Return the listing below word for word.

## [Stored data]
------------

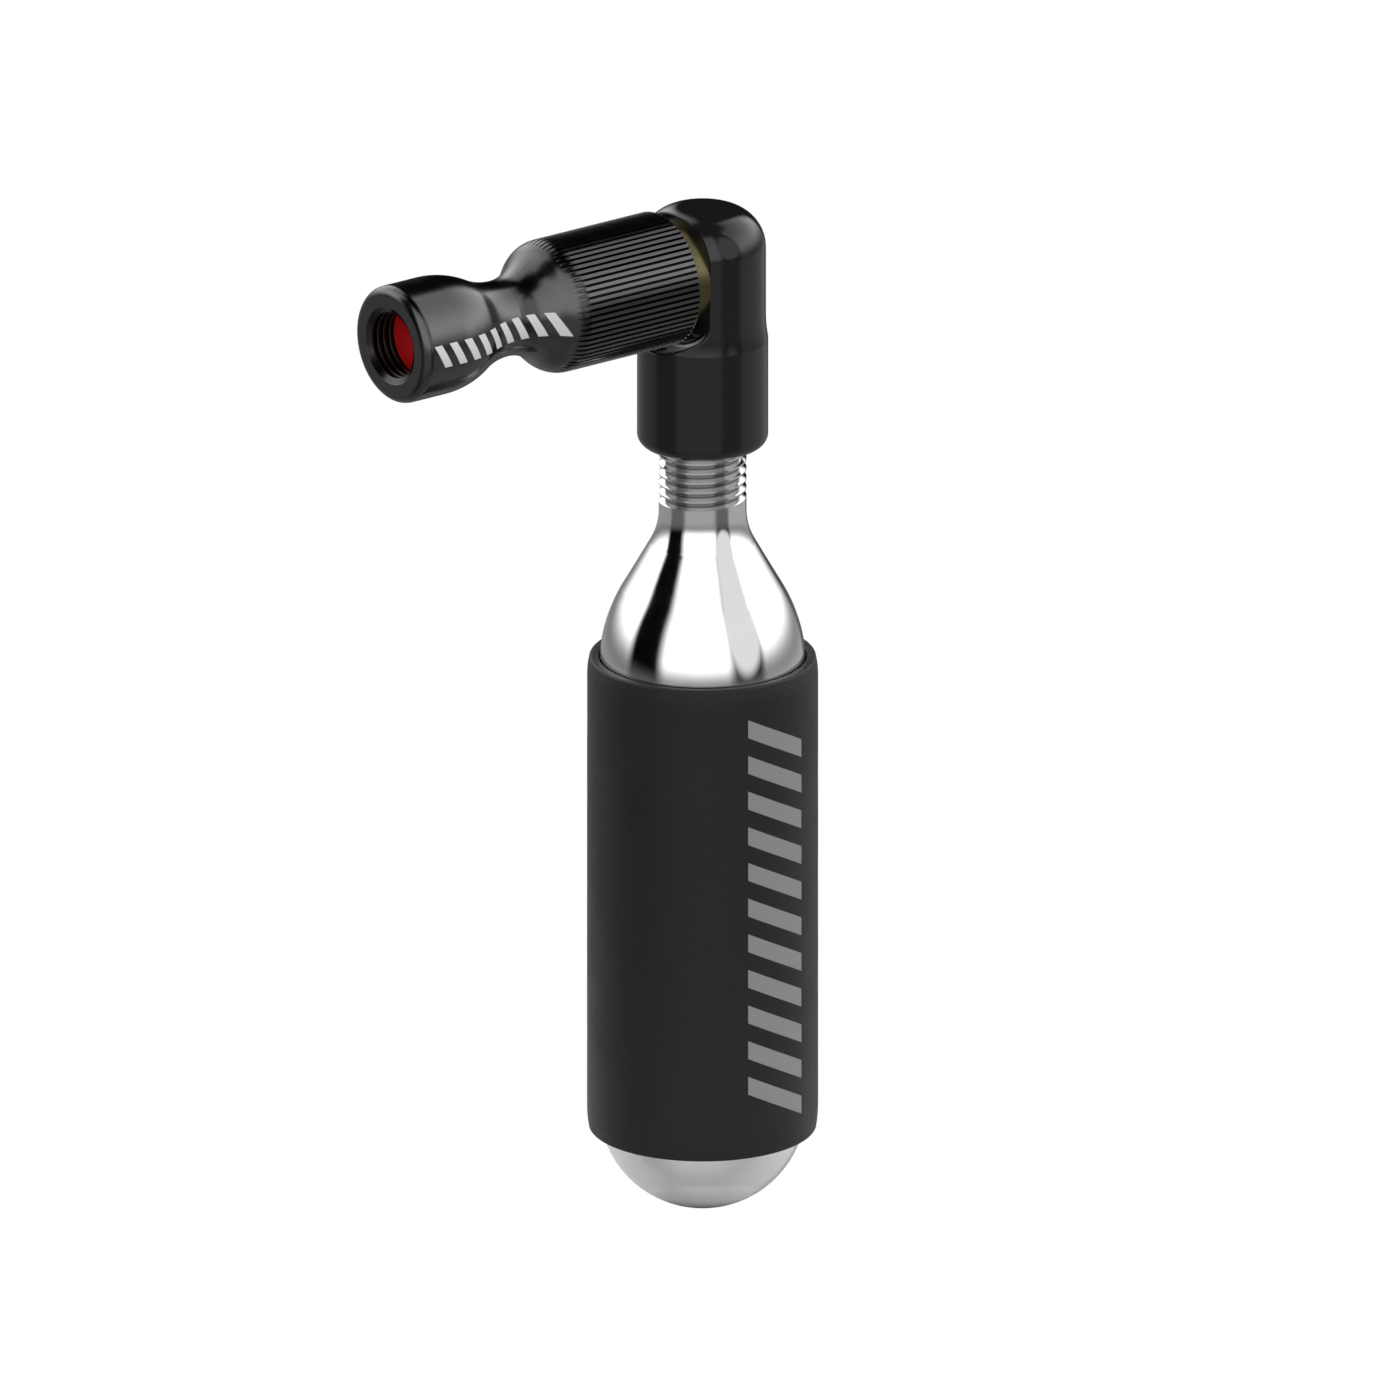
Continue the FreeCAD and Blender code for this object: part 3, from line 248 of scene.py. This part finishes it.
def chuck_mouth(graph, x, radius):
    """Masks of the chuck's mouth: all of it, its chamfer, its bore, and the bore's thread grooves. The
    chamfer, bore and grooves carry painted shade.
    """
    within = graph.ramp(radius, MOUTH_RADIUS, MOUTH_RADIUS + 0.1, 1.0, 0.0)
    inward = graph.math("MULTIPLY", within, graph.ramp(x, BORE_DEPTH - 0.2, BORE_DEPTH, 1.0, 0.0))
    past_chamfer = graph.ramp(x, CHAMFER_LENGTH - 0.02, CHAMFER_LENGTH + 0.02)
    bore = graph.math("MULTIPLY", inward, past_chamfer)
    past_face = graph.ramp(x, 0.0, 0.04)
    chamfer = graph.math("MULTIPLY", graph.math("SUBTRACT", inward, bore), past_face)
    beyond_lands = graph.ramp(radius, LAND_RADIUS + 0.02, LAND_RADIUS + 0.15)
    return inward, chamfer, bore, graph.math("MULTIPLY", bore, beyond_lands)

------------

## [Result for this task]
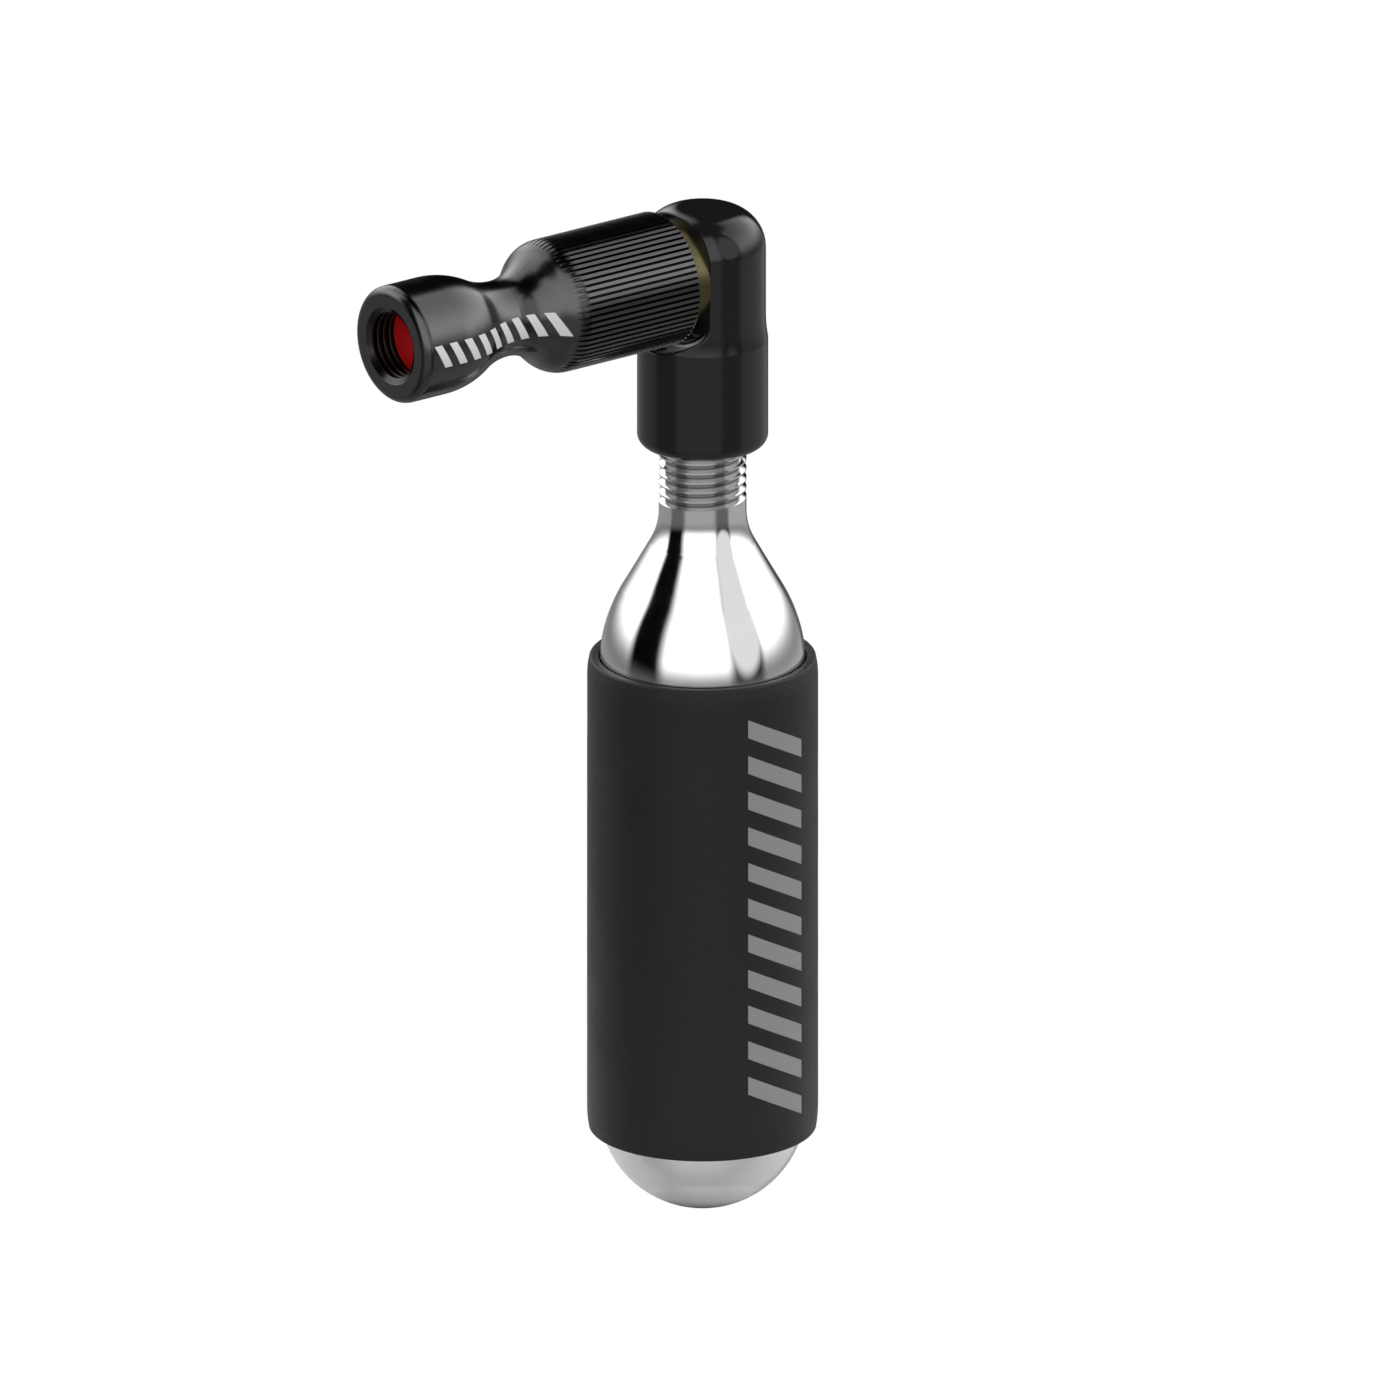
Continue the FreeCAD and Blender code for this object: part 3, from line 248 of scene.py. This part finishes it.
def chuck_mouth(graph, x, radius):
    """Masks of the chuck's mouth: all of it, its chamfer, its bore, and the bore's thread grooves. The
    chamfer, bore and grooves carry painted shade.
    """
    within = graph.ramp(radius, MOUTH_RADIUS, MOUTH_RADIUS + 0.1, 1.0, 0.0)
    inward = graph.math("MULTIPLY", within, graph.ramp(x, BORE_DEPTH - 0.2, BORE_DEPTH, 1.0, 0.0))
    past_chamfer = graph.ramp(x, CHAMFER_LENGTH - 0.02, CHAMFER_LENGTH + 0.02)
    bore = graph.math("MULTIPLY", inward, past_chamfer)
    past_face = graph.ramp(x, 0.0, 0.04)
    chamfer = graph.math("MULTIPLY", graph.math("SUBTRACT", inward, bore), past_face)
    beyond_lands = graph.ramp(radius, LAND_RADIUS + 0.02, LAND_RADIUS + 0.15)
    return inward, chamfer, bore, graph.math("MULTIPLY", bore, beyond_lands)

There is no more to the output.